- Interactive map of Kuo Yuan

Restaurant information
- Established: 1963
- Location: Willesden, London, United Kingdom

= Kuo Yuan =

The Kuo Yuan was a Chinese restaurant on Willesden High Road, Willesden, London, England, which played an important part in the history of Chinese cuisine in the UK. In particular, it was the first restaurant in the UK to serve Pekinese dishes, including Peking Duck. Peking Duck is now served at most Chinese restaurants in the UK.
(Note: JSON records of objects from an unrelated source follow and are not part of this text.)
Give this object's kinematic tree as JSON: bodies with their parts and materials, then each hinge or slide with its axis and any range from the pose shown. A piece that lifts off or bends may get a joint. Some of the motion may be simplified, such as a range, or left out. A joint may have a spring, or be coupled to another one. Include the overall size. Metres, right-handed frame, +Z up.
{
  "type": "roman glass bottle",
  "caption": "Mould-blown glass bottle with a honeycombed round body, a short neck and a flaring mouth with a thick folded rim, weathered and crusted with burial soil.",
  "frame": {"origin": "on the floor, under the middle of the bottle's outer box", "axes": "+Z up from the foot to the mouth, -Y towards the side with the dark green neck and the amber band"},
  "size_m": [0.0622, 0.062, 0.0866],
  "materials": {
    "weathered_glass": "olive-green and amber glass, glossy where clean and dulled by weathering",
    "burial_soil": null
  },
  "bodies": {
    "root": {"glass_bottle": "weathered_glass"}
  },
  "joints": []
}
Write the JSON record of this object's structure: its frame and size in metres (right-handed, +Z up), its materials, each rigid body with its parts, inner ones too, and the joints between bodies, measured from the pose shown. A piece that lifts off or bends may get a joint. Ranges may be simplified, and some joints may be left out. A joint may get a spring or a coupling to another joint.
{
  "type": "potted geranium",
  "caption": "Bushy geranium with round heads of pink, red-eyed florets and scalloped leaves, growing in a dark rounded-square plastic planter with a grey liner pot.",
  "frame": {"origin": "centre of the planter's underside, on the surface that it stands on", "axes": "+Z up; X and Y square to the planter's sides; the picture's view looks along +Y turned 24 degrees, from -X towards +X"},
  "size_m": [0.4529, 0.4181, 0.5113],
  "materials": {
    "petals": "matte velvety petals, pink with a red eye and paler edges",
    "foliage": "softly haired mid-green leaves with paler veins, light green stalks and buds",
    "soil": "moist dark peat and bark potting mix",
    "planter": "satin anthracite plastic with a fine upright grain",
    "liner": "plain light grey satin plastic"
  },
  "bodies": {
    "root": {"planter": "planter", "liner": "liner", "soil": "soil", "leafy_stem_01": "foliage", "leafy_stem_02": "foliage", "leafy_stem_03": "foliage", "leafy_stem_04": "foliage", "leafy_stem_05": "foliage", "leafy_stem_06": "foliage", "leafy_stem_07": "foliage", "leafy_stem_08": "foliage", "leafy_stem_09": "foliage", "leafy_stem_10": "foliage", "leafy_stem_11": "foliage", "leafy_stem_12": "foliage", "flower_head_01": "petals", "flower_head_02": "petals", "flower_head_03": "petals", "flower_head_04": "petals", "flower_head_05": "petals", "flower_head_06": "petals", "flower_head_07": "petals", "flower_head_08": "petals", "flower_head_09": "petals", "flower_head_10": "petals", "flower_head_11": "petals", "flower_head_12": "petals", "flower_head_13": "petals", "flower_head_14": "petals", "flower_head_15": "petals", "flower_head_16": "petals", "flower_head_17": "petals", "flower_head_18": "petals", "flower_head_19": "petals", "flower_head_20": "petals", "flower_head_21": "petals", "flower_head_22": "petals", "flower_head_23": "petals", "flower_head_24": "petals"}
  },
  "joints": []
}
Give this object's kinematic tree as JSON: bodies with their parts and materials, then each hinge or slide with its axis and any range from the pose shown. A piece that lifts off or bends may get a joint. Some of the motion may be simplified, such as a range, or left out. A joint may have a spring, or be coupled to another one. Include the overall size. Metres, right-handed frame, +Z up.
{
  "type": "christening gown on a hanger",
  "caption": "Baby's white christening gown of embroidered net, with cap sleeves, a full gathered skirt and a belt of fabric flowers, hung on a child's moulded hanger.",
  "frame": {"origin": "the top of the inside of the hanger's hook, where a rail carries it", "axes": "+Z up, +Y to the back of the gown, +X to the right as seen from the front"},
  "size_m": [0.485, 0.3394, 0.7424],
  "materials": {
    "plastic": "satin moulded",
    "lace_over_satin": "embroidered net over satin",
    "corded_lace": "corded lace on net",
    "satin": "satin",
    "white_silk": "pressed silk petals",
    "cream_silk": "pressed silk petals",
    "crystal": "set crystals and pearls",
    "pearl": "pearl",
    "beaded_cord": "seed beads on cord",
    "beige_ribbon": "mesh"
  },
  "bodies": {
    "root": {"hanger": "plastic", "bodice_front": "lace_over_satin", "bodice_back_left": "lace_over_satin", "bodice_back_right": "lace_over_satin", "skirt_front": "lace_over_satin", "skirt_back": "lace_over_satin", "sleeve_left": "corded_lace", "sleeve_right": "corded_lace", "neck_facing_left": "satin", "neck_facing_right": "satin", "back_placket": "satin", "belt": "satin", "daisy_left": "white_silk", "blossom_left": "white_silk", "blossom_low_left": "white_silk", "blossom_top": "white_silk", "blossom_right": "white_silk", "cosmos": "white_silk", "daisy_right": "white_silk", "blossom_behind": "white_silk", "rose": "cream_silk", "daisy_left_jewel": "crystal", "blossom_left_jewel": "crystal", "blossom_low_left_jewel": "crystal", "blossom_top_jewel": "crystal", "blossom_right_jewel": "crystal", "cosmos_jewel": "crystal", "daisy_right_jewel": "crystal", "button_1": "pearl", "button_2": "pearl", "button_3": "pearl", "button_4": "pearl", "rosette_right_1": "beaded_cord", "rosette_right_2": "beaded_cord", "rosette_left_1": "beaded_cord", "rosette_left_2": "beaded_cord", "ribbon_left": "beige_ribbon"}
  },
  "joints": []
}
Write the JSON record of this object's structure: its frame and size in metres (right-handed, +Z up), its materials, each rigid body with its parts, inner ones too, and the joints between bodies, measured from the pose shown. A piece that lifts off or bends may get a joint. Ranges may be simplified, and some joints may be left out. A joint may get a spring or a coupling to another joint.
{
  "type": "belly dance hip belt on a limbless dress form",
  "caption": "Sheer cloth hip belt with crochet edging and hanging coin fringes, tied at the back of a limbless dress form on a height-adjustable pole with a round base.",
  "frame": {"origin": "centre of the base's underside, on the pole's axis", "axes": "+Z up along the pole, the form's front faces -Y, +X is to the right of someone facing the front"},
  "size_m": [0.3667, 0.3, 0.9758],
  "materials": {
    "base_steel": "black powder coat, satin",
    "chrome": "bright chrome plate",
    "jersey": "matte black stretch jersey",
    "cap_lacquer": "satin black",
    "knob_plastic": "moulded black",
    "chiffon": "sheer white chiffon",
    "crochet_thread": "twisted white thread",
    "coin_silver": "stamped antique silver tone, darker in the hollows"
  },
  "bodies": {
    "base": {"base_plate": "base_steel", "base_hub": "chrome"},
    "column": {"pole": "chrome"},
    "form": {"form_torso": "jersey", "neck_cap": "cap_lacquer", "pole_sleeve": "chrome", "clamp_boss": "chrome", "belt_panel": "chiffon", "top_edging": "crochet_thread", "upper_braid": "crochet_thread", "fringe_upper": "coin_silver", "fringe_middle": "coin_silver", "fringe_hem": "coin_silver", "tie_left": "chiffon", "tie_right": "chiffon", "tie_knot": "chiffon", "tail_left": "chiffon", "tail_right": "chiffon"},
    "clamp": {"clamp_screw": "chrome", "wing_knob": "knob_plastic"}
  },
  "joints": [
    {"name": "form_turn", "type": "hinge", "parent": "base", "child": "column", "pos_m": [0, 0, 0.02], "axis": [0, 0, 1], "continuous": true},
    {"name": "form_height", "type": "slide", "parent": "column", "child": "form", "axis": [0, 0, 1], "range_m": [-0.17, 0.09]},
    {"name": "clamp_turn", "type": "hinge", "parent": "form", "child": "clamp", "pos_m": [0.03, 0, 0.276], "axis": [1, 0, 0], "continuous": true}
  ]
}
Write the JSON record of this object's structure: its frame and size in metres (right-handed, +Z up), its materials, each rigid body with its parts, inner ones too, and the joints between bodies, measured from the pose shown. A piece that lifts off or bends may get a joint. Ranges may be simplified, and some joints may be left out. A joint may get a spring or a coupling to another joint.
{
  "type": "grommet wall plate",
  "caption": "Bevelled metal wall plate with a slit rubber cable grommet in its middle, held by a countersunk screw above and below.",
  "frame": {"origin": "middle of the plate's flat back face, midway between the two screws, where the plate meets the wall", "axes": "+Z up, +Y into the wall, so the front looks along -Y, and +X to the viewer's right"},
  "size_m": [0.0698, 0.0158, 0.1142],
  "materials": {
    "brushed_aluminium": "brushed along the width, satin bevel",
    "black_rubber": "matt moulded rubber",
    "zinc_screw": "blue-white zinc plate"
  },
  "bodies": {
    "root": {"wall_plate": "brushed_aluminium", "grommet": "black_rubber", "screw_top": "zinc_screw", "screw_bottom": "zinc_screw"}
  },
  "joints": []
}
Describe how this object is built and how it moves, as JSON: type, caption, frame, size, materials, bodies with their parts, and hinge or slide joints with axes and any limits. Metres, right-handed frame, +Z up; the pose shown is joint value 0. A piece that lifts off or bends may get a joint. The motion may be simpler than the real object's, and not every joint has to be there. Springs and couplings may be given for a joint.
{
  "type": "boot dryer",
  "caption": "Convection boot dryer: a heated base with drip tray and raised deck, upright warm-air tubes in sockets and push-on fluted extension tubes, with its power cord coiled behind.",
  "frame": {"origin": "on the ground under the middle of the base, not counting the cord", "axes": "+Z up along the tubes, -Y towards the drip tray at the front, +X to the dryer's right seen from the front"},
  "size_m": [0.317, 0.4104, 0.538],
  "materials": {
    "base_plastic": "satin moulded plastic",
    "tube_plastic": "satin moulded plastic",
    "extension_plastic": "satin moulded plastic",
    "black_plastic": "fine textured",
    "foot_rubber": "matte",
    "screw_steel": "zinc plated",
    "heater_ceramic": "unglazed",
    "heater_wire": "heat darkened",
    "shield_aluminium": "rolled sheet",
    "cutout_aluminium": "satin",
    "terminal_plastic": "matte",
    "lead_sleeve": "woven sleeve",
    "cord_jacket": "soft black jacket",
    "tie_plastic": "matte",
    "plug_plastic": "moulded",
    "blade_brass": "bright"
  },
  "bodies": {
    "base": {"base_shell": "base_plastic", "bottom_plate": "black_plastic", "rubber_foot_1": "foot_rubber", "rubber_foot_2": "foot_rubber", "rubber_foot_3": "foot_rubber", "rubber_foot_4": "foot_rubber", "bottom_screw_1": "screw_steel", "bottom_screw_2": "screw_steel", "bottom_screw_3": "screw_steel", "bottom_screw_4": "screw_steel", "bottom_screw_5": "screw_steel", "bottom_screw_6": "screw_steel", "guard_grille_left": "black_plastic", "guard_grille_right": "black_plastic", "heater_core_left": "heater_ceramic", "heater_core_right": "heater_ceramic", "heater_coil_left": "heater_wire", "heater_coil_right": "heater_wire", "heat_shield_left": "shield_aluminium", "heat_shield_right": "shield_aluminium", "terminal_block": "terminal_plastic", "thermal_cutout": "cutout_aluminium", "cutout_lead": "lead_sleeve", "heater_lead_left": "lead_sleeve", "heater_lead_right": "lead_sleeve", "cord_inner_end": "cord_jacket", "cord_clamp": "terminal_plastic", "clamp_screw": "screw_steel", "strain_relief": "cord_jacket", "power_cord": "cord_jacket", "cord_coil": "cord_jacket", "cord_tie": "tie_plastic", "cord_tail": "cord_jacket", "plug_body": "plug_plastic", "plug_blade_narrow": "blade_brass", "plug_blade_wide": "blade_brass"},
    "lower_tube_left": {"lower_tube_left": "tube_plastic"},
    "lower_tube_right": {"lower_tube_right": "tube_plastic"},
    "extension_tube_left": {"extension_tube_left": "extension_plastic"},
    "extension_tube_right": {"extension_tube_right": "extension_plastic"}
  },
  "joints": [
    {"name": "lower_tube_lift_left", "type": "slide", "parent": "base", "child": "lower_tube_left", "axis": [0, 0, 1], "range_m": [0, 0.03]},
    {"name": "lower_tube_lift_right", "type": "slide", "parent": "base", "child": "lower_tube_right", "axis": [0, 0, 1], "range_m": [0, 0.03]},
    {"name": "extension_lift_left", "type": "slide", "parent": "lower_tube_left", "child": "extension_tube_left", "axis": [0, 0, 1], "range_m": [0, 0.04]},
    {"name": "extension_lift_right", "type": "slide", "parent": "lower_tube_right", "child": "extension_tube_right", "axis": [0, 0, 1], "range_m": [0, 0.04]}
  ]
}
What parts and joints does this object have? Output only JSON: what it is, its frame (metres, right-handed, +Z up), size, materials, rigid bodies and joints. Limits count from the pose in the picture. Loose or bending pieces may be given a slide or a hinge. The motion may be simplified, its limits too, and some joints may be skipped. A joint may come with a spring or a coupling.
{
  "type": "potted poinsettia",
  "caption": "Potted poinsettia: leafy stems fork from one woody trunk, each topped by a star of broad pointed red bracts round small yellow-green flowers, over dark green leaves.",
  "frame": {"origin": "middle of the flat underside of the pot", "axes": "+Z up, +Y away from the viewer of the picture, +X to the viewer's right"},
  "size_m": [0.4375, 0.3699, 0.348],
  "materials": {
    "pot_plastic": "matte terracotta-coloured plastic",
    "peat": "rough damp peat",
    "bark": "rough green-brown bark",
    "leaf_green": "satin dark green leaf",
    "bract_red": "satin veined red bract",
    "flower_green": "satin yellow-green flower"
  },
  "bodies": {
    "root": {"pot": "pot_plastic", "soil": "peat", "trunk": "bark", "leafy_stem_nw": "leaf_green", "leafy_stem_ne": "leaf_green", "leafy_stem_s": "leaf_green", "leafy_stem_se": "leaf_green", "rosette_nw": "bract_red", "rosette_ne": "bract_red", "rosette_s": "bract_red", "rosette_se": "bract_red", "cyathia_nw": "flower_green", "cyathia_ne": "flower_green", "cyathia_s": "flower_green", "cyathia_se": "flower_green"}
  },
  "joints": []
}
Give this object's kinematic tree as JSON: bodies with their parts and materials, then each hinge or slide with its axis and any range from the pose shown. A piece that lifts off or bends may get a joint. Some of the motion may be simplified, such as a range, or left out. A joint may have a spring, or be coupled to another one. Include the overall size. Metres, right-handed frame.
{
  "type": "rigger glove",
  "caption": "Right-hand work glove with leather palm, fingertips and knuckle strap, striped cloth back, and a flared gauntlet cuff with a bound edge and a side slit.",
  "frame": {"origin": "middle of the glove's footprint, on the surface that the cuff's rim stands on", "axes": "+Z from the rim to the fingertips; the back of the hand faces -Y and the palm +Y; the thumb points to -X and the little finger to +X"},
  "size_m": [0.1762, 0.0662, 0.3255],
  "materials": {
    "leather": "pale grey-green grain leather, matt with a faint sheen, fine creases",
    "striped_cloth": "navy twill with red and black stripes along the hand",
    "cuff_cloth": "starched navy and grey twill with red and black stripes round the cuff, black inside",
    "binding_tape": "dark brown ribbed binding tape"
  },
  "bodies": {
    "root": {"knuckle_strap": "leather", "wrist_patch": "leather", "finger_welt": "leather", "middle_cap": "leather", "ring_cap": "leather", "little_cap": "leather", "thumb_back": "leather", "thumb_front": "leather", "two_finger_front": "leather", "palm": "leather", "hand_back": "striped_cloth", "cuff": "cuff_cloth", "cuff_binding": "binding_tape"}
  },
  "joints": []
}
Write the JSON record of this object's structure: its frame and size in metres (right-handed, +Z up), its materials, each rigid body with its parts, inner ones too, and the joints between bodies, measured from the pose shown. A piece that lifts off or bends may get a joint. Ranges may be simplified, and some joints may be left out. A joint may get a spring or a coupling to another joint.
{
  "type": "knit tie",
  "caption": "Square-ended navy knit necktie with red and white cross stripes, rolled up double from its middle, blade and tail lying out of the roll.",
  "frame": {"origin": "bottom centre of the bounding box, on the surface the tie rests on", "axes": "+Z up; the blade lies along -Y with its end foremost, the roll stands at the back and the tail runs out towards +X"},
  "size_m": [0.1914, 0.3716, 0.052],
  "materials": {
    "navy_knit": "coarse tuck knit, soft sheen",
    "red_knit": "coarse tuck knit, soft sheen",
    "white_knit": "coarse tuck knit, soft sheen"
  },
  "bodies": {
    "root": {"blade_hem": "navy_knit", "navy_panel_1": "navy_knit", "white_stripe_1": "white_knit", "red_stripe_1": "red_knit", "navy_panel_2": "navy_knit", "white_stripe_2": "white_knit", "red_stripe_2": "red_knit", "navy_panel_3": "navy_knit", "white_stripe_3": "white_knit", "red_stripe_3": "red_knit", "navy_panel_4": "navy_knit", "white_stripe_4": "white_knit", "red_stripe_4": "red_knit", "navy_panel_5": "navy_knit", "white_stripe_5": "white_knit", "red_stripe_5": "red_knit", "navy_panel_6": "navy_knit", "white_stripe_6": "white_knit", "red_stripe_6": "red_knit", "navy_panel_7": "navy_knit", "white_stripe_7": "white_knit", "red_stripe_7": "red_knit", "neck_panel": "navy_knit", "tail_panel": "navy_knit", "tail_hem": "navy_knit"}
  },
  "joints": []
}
Jay Rayner of the Observer states "In 1963 the now communist Chinese Embassy once again gave the business a boost when a group of Chinese restaurateurs managed to convince the ambassador's chef, a Mr Kuo from Beijing, to defect. They set him up with his own restaurant, the Kuo Yuan in North West London, and it soon became a huge hit, not least because he was serving the first Pekinese dishes Britain had ever seen, including Peking Duck. A visit by Princess Margaret and Lord Snowdon, the Posh and Becks of their day, put both the restaurant and Chinese food on the map."

Matthew Norman, writing in the Guardian, claims to have heard a radio programme which explained that the Kuo Yuan was "subsidised a restaurant in Willesden as part of some cultural initiative".